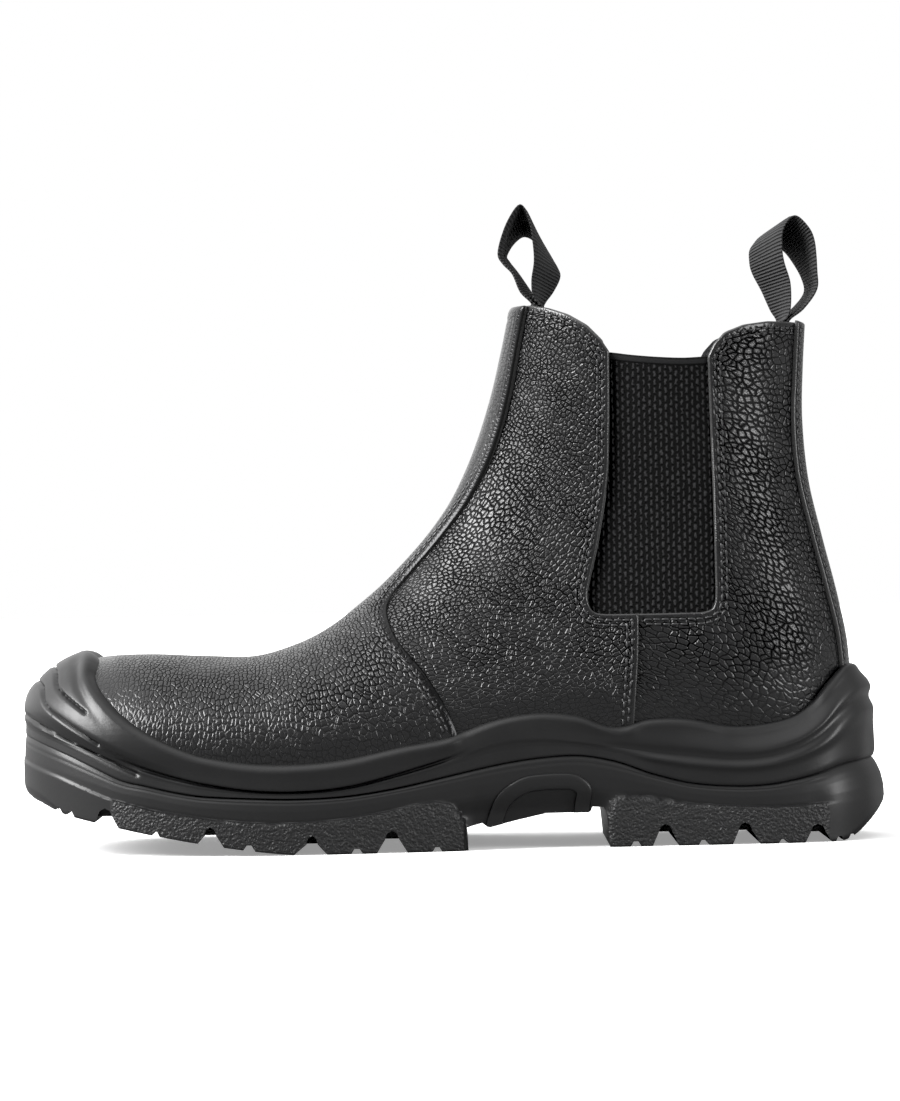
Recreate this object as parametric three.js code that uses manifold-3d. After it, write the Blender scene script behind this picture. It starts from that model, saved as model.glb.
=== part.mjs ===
// Side gore (elastic-sided) work boot for the left foot, in millimetres.
// The toe points to -X, the outer (lateral) side faces -Y and +Z is up from the floor.
// A hollow leather upper stands in a moulded sole whose toe end climbs over the toe box as a bumper.
// Leather panels lie on the upper as overlays, each cut between two lifts of one last form.
import * as THREE from "three";
import { mergeVertices } from "three/addons/utils/BufferGeometryUtils.js";
import Module from "manifold-3d";

const wasm = await Module();
wasm.setup();

// Driving sizes
const bootLength = 306; // bumper tip to heel back
const ballWidth = 114; // sole, across the ball
const shaftRise = 156; // front of the collar above the bed under the heel
const heelLift = 34; // bed above the floor, under the heel
const ballLift = 21; // bed above the floor, under the ball
const toeLift = 31; // bed above the floor, at the tip
const toeSpring = 18.5; // tread's rise at the tip
const heelBevel = 9; // tread's rise at the back of the heel
const treadDepth = 5; // transverse grooves of the tread
const archClear = 14; // floor to the waist of the sole
const upperWall = 3; // leather and lining together
const vampLeather = 2.4;
const quarterLeather = 1.5;
const goreThickness = 1.6;
const goreRecess = 0.8; // elastic below the leather round it
const insoleThickness = 4;
const bumperWall = 4.4; // moulded sole over the leather
const webWidth = 20; // pull loop tape
const webThickness = 1.5;
const loopRise = 36; // pull loop above the collar
const loopSeat = 14; // tape sewn in below the collar
const gap = 0.3; // clearance between pieces that meet

// A table's rows as objects with its named columns
function table(columns, rows) {
  return rows.map((row) => Object.fromEntries(columns.map((name, i) => [name, row[i]])));
}

// Smooth curve through equally spaced values
function catmull(values, u) {
  const last = values.length - 1;
  const i = Math.min(Math.max(Math.floor(u), 0), last - 1);
  const t = u - i;
  const [a, b, c, d] = [i - 1, i, i + 1, i + 2].map((k) => values[Math.min(Math.max(k, 0), last)]);
  return 0.5 * (2 * b + (c - a) * t + (2 * a - 5 * b + 4 * c - d) * t * t + (3 * b - a - 3 * c + d) * t ** 3);
}

// A table's column at a place along the boot, with the rows in rising order of along
function columnAt(rows, name, along) {
  const next = rows.findIndex((row) => row.along > along);
  if (next === 0) return rows[0][name];
  if (next < 0) return rows[rows.length - 1][name];
  const share = (along - rows[next - 1].along) / (rows[next].along - rows[next - 1].along);
  return catmull(rows.map((row) => row[name]), next - 1 + share);
}

const smooth = (t) => t * t * (3 - 2 * t);
const clamp01 = (t) => Math.min(Math.max(t, 0), 1);
const mix = (a, b, t) => a + (b - a) * t;

// Bed of the sole: low under the ball, higher under the heel, curling up to the tip
const ballX = -0.196 * bootLength;
const seatX = 0.245 * bootLength;
const tipX = -0.5 * bootLength;
function bed(x) {
  if (x < ballX) return ballLift + (toeLift - ballLift) * ((ballX - x) / (ballX - tipX)) ** 2;
  return mix(ballLift, heelLift, smooth(clamp01((x - ballX) / (seatX - ballX))));
}

// Last form: each row is one egg-shaped section from the top or front of the foot to its bottom or back.
// Along is a share of the length, up a share of the shaft's rise, and widths are shares of the ball's.
const lastSections = table(
  ["frontAlong", "frontUp", "backAlong", "backUp", "ridge", "lateral", "medial", "widest", "frontRound", "backRound"],
  [
    [-0.479, 0.051, -0.479, 0.041, 0.079, 0.035, 0.035, 0.5, 2, 2],
    [-0.4755, 0.096, -0.4765, 0, 0.079, 0.149, 0.14, 0.46, 2, 2.2],
    [-0.464, 0.141, -0.467, -0.04, 0.077, 0.254, 0.228, 0.44, 2.1, 2.4],
    [-0.444, 0.176, -0.448, -0.07, 0.074, 0.342, 0.298, 0.42, 2.2, 2.6],
    [-0.4085, 0.2, -0.412, -0.075, 0.069, 0.412, 0.351, 0.4, 2.3, 2.8],
    [-0.353, 0.205, -0.353, -0.075, 0.057, 0.456, 0.386, 0.4, 2.3, 3],
    [-0.288, 0.199, -0.278, -0.075, 0.045, 0.478, 0.403, 0.4, 2.25, 3],
    [-0.229, 0.199, -0.196, -0.075, 0.036, 0.483, 0.408, 0.4, 2.2, 3],
    [-0.1765, 0.229, -0.118, -0.075, 0.031, 0.474, 0.39, 0.38, 2.15, 3],
    [-0.137, 0.267, -0.039, -0.075, 0.027, 0.447, 0.364, 0.36, 2.05, 3],
    [-0.1007, 0.317, 0.039, -0.075, 0.025, 0.421, 0.338, 0.35, 2, 3],
    [-0.0706, 0.365, 0.118, -0.075, 0.022, 0.395, 0.32, 0.34, 2, 2.9],
    [-0.0405, 0.424, 0.196, -0.075, 0.018, 0.373, 0.316, 0.34, 2, 2.8],
    [-0.016, 0.479, 0.281, -0.075, 0.013, 0.355, 0.32, 0.35, 2, 2.7],
    [0.0085, 0.546, 0.366, -0.075, 0.009, 0.342, 0.32, 0.37, 2, 2.6],
    [0.0294, 0.622, 0.428, -0.045, 0.004, 0.333, 0.318, 0.4, 2, 2.4],
    [0.0454, 0.693, 0.4556, 0.064, 0, 0.326, 0.3175, 0.42, 2, 2.2],
    [0.0582, 0.7615, 0.4562, 0.205, 0, 0.32, 0.32, 0.44, 2, 2.1],
    [0.067, 0.819, 0.4451, 0.327, 0, 0.319, 0.319, 0.45, 2, 2],
    [0.0745, 0.881, 0.428, 0.465, 0, 0.316, 0.316, 0.46, 2, 2],
    [0.0804, 0.936, 0.4137, 0.593, 0, 0.311, 0.311, 0.47, 2, 2],
    [0.086, 1.002, 0.4078, 0.731, 0, 0.307, 0.307, 0.48, 2, 2],
    [0.0895, 1.048, 0.4098, 0.859, 0, 0.307, 0.307, 0.49, 2, 2],
    [0.0928, 1.093, 0.415, 1, 0, 0.307, 0.307, 0.5, 2, 2],
  ],
);
const lastColumns = Object.fromEntries(
  Object.keys(lastSections[0]).map((name) => [name, lastSections.map((row) => row[name])]),
);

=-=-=

- **YOUR OBJECTIVE**
Make an exact copy of the data above.

- **PROBLEM SOLUTION**
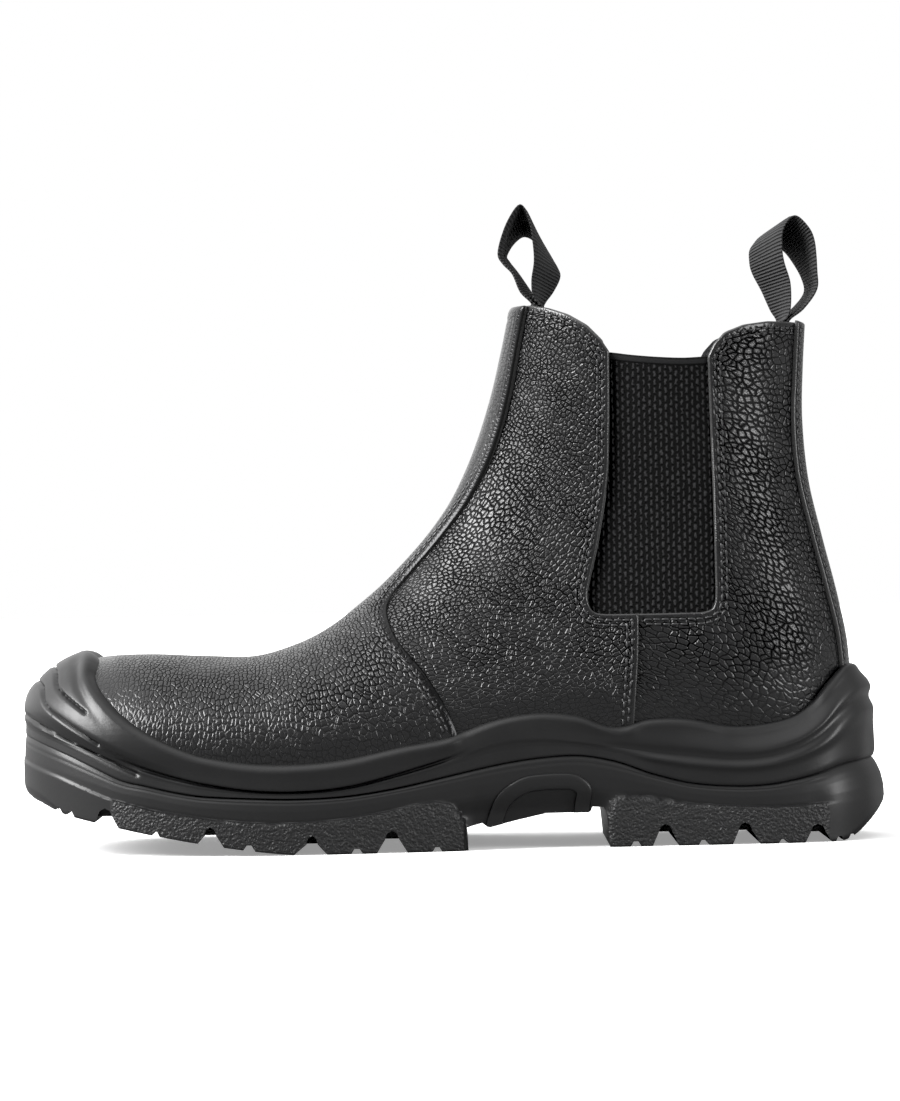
Recreate this object as parametric three.js code that uses manifold-3d. After it, write the Blender scene script behind this picture. It starts from that model, saved as model.glb.
=== part.mjs ===
// Side gore (elastic-sided) work boot for the left foot, in millimetres.
// The toe points to -X, the outer (lateral) side faces -Y and +Z is up from the floor.
// A hollow leather upper stands in a moulded sole whose toe end climbs over the toe box as a bumper.
// Leather panels lie on the upper as overlays, each cut between two lifts of one last form.
import * as THREE from "three";
import { mergeVertices } from "three/addons/utils/BufferGeometryUtils.js";
import Module from "manifold-3d";

const wasm = await Module();
wasm.setup();

// Driving sizes
const bootLength = 306; // bumper tip to heel back
const ballWidth = 114; // sole, across the ball
const shaftRise = 156; // front of the collar above the bed under the heel
const heelLift = 34; // bed above the floor, under the heel
const ballLift = 21; // bed above the floor, under the ball
const toeLift = 31; // bed above the floor, at the tip
const toeSpring = 18.5; // tread's rise at the tip
const heelBevel = 9; // tread's rise at the back of the heel
const treadDepth = 5; // transverse grooves of the tread
const archClear = 14; // floor to the waist of the sole
const upperWall = 3; // leather and lining together
const vampLeather = 2.4;
const quarterLeather = 1.5;
const goreThickness = 1.6;
const goreRecess = 0.8; // elastic below the leather round it
const insoleThickness = 4;
const bumperWall = 4.4; // moulded sole over the leather
const webWidth = 20; // pull loop tape
const webThickness = 1.5;
const loopRise = 36; // pull loop above the collar
const loopSeat = 14; // tape sewn in below the collar
const gap = 0.3; // clearance between pieces that meet

// A table's rows as objects with its named columns
function table(columns, rows) {
  return rows.map((row) => Object.fromEntries(columns.map((name, i) => [name, row[i]])));
}

// Smooth curve through equally spaced values
function catmull(values, u) {
  const last = values.length - 1;
  const i = Math.min(Math.max(Math.floor(u), 0), last - 1);
  const t = u - i;
  const [a, b, c, d] = [i - 1, i, i + 1, i + 2].map((k) => values[Math.min(Math.max(k, 0), last)]);
  return 0.5 * (2 * b + (c - a) * t + (2 * a - 5 * b + 4 * c - d) * t * t + (3 * b - a - 3 * c + d) * t ** 3);
}

// A table's column at a place along the boot, with the rows in rising order of along
function columnAt(rows, name, along) {
  const next = rows.findIndex((row) => row.along > along);
  if (next === 0) return rows[0][name];
  if (next < 0) return rows[rows.length - 1][name];
  const share = (along - rows[next - 1].along) / (rows[next].along - rows[next - 1].along);
  return catmull(rows.map((row) => row[name]), next - 1 + share);
}

const smooth = (t) => t * t * (3 - 2 * t);
const clamp01 = (t) => Math.min(Math.max(t, 0), 1);
const mix = (a, b, t) => a + (b - a) * t;

// Bed of the sole: low under the ball, higher under the heel, curling up to the tip
const ballX = -0.196 * bootLength;
const seatX = 0.245 * bootLength;
const tipX = -0.5 * bootLength;
function bed(x) {
  if (x < ballX) return ballLift + (toeLift - ballLift) * ((ballX - x) / (ballX - tipX)) ** 2;
  return mix(ballLift, heelLift, smooth(clamp01((x - ballX) / (seatX - ballX))));
}

// Last form: each row is one egg-shaped section from the top or front of the foot to its bottom or back.
// Along is a share of the length, up a share of the shaft's rise, and widths are shares of the ball's.
const lastSections = table(
  ["frontAlong", "frontUp", "backAlong", "backUp", "ridge", "lateral", "medial", "widest", "frontRound", "backRound"],
  [
    [-0.479, 0.051, -0.479, 0.041, 0.079, 0.035, 0.035, 0.5, 2, 2],
    [-0.4755, 0.096, -0.4765, 0, 0.079, 0.149, 0.14, 0.46, 2, 2.2],
    [-0.464, 0.141, -0.467, -0.04, 0.077, 0.254, 0.228, 0.44, 2.1, 2.4],
    [-0.444, 0.176, -0.448, -0.07, 0.074, 0.342, 0.298, 0.42, 2.2, 2.6],
    [-0.4085, 0.2, -0.412, -0.075, 0.069, 0.412, 0.351, 0.4, 2.3, 2.8],
    [-0.353, 0.205, -0.353, -0.075, 0.057, 0.456, 0.386, 0.4, 2.3, 3],
    [-0.288, 0.199, -0.278, -0.075, 0.045, 0.478, 0.403, 0.4, 2.25, 3],
    [-0.229, 0.199, -0.196, -0.075, 0.036, 0.483, 0.408, 0.4, 2.2, 3],
    [-0.1765, 0.229, -0.118, -0.075, 0.031, 0.474, 0.39, 0.38, 2.15, 3],
    [-0.137, 0.267, -0.039, -0.075, 0.027, 0.447, 0.364, 0.36, 2.05, 3],
    [-0.1007, 0.317, 0.039, -0.075, 0.025, 0.421, 0.338, 0.35, 2, 3],
    [-0.0706, 0.365, 0.118, -0.075, 0.022, 0.395, 0.32, 0.34, 2, 2.9],
    [-0.0405, 0.424, 0.196, -0.075, 0.018, 0.373, 0.316, 0.34, 2, 2.8],
    [-0.016, 0.479, 0.281, -0.075, 0.013, 0.355, 0.32, 0.35, 2, 2.7],
    [0.0085, 0.546, 0.366, -0.075, 0.009, 0.342, 0.32, 0.37, 2, 2.6],
    [0.0294, 0.622, 0.428, -0.045, 0.004, 0.333, 0.318, 0.4, 2, 2.4],
    [0.0454, 0.693, 0.4556, 0.064, 0, 0.326, 0.3175, 0.42, 2, 2.2],
    [0.0582, 0.7615, 0.4562, 0.205, 0, 0.32, 0.32, 0.44, 2, 2.1],
    [0.067, 0.819, 0.4451, 0.327, 0, 0.319, 0.319, 0.45, 2, 2],
    [0.0745, 0.881, 0.428, 0.465, 0, 0.316, 0.316, 0.46, 2, 2],
    [0.0804, 0.936, 0.4137, 0.593, 0, 0.311, 0.311, 0.47, 2, 2],
    [0.086, 1.002, 0.4078, 0.731, 0, 0.307, 0.307, 0.48, 2, 2],
    [0.0895, 1.048, 0.4098, 0.859, 0, 0.307, 0.307, 0.49, 2, 2],
    [0.0928, 1.093, 0.415, 1, 0, 0.307, 0.307, 0.5, 2, 2],
  ],
);
const lastColumns = Object.fromEntries(
  Object.keys(lastSections[0]).map((name) => [name, lastSections.map((row) => row[name])]),
);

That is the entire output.